◆ Written instruction ◆
Quote the records below word for word, please, from the very first line through the one that contains "EDGE_WALL = 6.5", and nothing beyond it.

· · ·

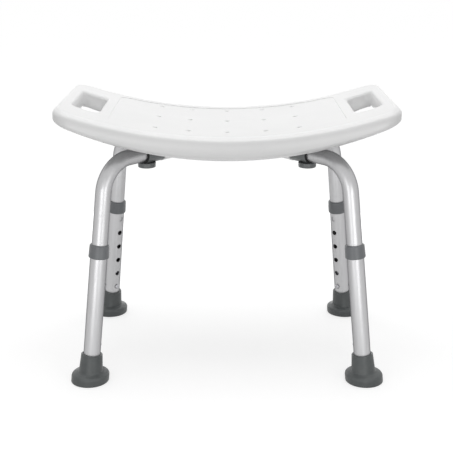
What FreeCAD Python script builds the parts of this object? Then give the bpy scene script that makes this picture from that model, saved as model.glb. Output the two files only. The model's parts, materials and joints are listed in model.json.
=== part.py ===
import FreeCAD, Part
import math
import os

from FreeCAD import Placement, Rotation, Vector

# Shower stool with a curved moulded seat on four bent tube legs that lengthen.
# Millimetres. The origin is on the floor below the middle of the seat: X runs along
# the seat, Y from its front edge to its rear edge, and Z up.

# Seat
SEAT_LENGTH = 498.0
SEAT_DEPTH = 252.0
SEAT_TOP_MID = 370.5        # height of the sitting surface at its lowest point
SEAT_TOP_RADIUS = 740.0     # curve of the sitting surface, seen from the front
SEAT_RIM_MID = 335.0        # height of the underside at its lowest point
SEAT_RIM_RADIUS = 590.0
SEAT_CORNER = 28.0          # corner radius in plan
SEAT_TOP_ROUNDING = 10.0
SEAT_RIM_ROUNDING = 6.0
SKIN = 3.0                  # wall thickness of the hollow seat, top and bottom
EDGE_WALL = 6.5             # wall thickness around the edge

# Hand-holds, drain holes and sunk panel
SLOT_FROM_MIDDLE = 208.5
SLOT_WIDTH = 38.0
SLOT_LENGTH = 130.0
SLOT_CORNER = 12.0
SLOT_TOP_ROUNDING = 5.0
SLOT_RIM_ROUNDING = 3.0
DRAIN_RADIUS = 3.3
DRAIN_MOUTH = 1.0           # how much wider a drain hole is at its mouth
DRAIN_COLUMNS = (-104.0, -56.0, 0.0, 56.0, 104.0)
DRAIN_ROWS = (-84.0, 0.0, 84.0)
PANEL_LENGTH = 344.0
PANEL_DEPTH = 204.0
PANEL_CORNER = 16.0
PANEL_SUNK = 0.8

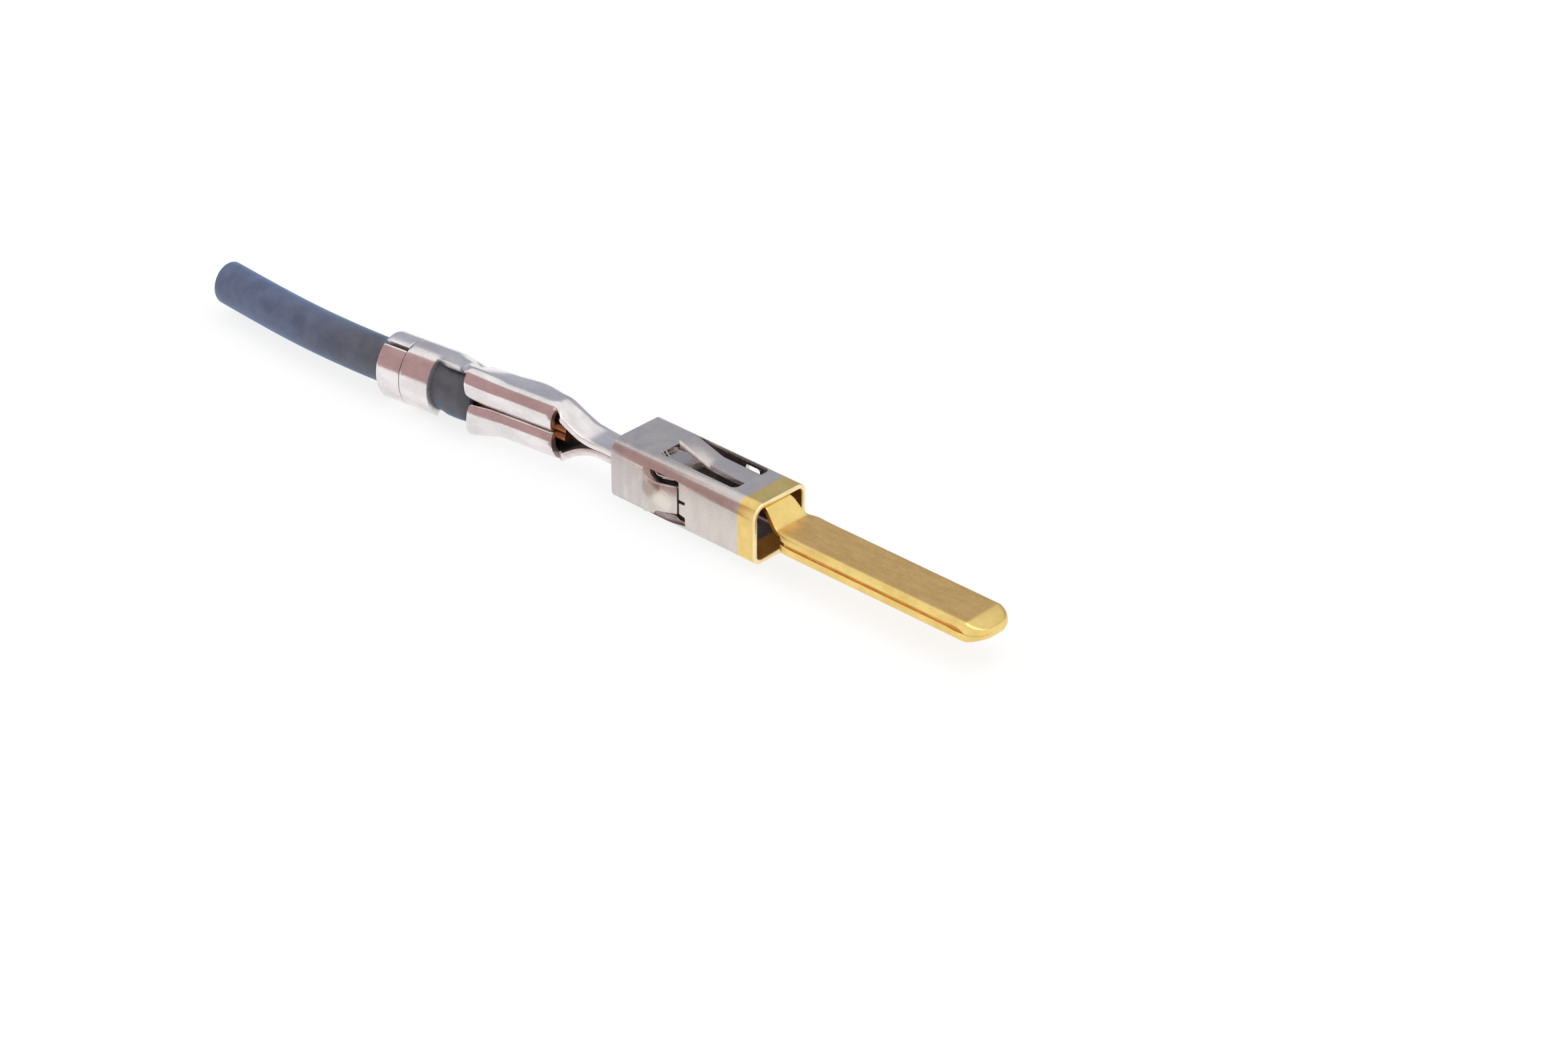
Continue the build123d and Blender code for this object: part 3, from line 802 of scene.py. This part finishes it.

· · ·

◆ Answer to the problem ◆
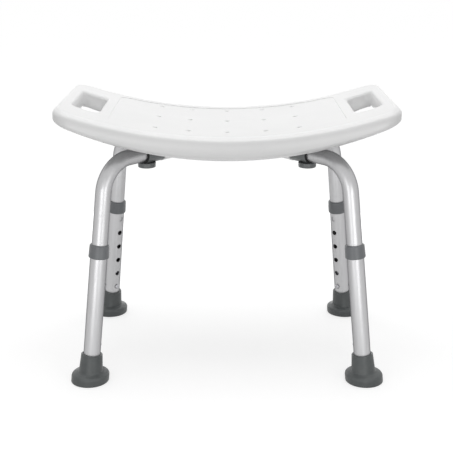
What FreeCAD Python script builds the parts of this object? Then give the bpy scene script that makes this picture from that model, saved as model.glb. Output the two files only. The model's parts, materials and joints are listed in model.json.
=== part.py ===
import FreeCAD, Part
import math
import os

from FreeCAD import Placement, Rotation, Vector

# Shower stool with a curved moulded seat on four bent tube legs that lengthen.
# Millimetres. The origin is on the floor below the middle of the seat: X runs along
# the seat, Y from its front edge to its rear edge, and Z up.

# Seat
SEAT_LENGTH = 498.0
SEAT_DEPTH = 252.0
SEAT_TOP_MID = 370.5        # height of the sitting surface at its lowest point
SEAT_TOP_RADIUS = 740.0     # curve of the sitting surface, seen from the front
SEAT_RIM_MID = 335.0        # height of the underside at its lowest point
SEAT_RIM_RADIUS = 590.0
SEAT_CORNER = 28.0          # corner radius in plan
SEAT_TOP_ROUNDING = 10.0
SEAT_RIM_ROUNDING = 6.0
SKIN = 3.0                  # wall thickness of the hollow seat, top and bottom
EDGE_WALL = 6.5             # wall thickness around the edge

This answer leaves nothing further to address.